A Rússia, por sua vez, também mantém ligações históricas e uma antiga capacidade de influência nestas regiões, sobretudo em vários países africanos, e Kiev tem consciência da dificuldade desta estratégia: “Entendemos isso, vamos tratar disso e seremos bem-sucedidos”, confiou.

A guerra na Ucrânia dura já há mais de 16 meses e a resistência de Kiev tem sido amplamente apoiada pelos aliados ocidentais da NATO e da União Europeia (UE), o que Maryna Mykhailenko espera que se mantenha até ao triunfo das forças de Kiev, apesar dos custos globais associados ao conflito, na forma da desaceleração econômica, subida das taxas de juro e insegurança alimentar.

“Quando se falar do custo econômico […), apenas posso citar o secretário-geral da NATO, senhor [Jens] Stoltenberg, quando disse que o preço desta guerra para a comunidade internacional é medido em dinheiro e o preço para os ucranianos é medido em sangue”, comentou a embaixadora, expressando a sua gratidão aos líderes da Aliança Atlântica e da NATO, que “confirmaram o seu apoio enquanto for necessário”, uma promessa de que não tem motivo para duvidar.

Este é um dos assuntos centrais da próxima cimeira da NATO, a decorrer em 11 e 12 de julho em Vilnius, na Litania, na qual já foi confirmada a recondução da liderança de Stoltenberg por um ano, após dois mandatos consecutivos desde 2014, e que é apoiada por Kiev, por se tratar de “um grande amigo” da Ucrânia.

Outro tema nuclear da cimeira é o processo de adesão da Ucrânia à NATO, um desejo assumido por Kiev desde a invasão russa ao fim de três décadas de neutralidade, que espera que de Vílnius resulte um convite da Aliança, o que constituiria “um forte sinal político”.

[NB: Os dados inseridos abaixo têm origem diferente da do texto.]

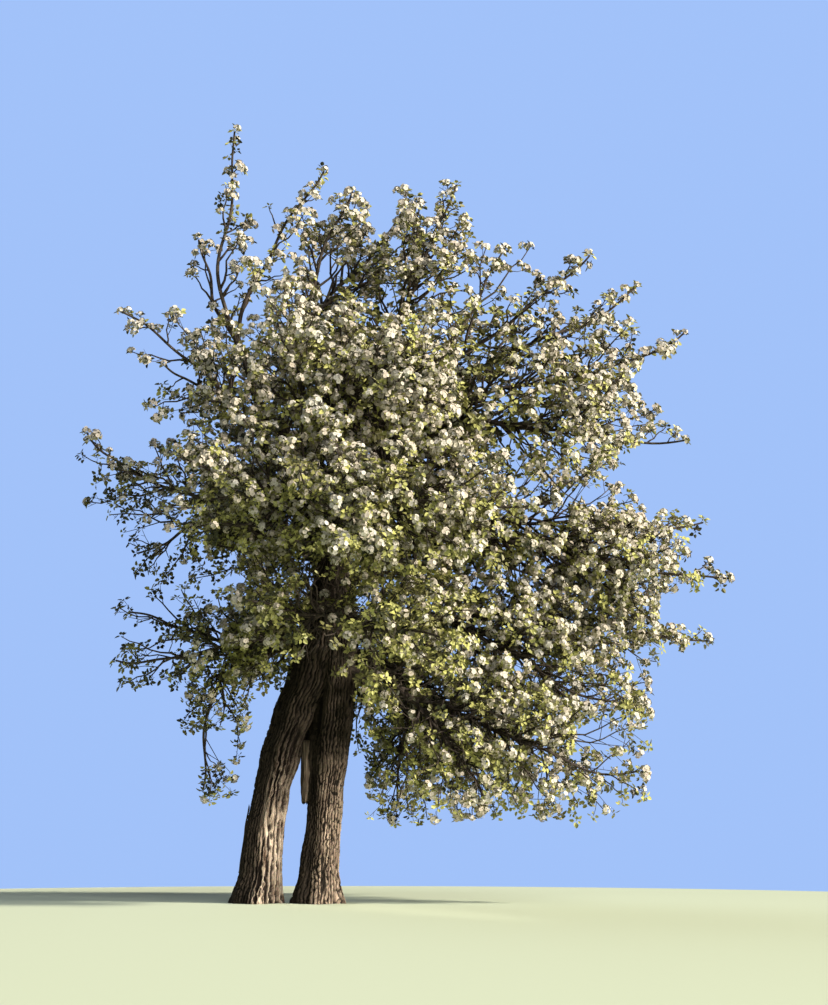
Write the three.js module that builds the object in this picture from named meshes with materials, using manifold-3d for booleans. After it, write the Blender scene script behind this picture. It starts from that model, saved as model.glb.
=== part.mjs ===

Apesar do reconhecimento realista de que a Ucrânia não pode aderir à Aliança em plena guerra, a embaixadora apontou que Kiev “já não precisa de um plano de ação como membro”, atendendo a que executa um programa nacional desde 2009, abrangendo 574 tarefas, e às suas capacidades militares “significativamente aumentadas”, num exército que descreveu como forte e que já usa armamento ocidental contra a agressão russa. “Mas devemos entender o caminho e o algoritmo, e como e quando” acontecerá a integração na NATO.

Já sobre a adesão à UE, Maryna Mykhailenko, 49 anos, que desempenhou diversos cargos relacionados com política europeia no Ministério dos Negócios Estrangeiros, sublinhou o esforço de Kiev em acatar as recomendações de Bruxelas, das quais, segundo o último relatório disponível, várias já foram concretizadas e outras tiveram progressos.

A diplomata espera que no outono a Comissão Europeia avalie positivamente a Ucrânia e recomende ao Conselho o início das negociações de adesão, neste novo processo de alargamento da UE, que abrange outros países da região como a Moldova ou a Geórgia, apesar de neste último caso haver sinais de retrocessos democráticos, apontando a situação do ex-Presidente georgiano Mikheil Saakashvili, também cidadão ucraniano, em julgamento em Tbilissi, onde é acusado por corrupção e abuso de poder.

“É uma decisão deles se querem ou não aderir [à UE]. E claro que gostaríamos que o senhor Saakashvili fosse libertado devido à sua difícil condição de saúde”, observou.

A Ucrânia, assegura a diplomata, “é um país europeu e tem profundas raízes europeias”, que não pede nenhuma exceção nos rigorosos critérios de Bruxelas, mesmo em contexto de guerra, apenas que se dê início ao processo de negociação.

A propósito da situação no terreno, a diplomata mostrou preocupação com os acontecimentos que envolvem a central nuclear de Zaporijia, sul da Ucrânia, na posse das forças russas desde março do ano passado, descrevendo a situação como “muito séria”, e alertando os parceiros de Kiev que devem atuar no sentido de evitar uma catástrofe, como aconteceu barragem de Kakhovka, no rio Dnieper, provocando um desastre ecológico e o deslocamento de milhares de pessoas.

Nas palavras da embaixadora, tratou-se de “uma loucura” dos russos, que pode ser replicada em Zaporijia, a maior central nuclear da Europa.

Sobre uma possível solução para o conflito Maryna Mykhailenko reitera que “não há outra opção” além da retirada das tropas russas da Ucrânia, restabelecimento da integridade territorial com as suas fronteiras reconhecidas internacionalmente, prestação de contas dos “responsáveis por esta guerra injustificada e não provocada” e iniciar a reconstrução do país. Por fim, “todas os ucranianos capturados, incluindo crianças, devem ser libertados e voltar para casa”.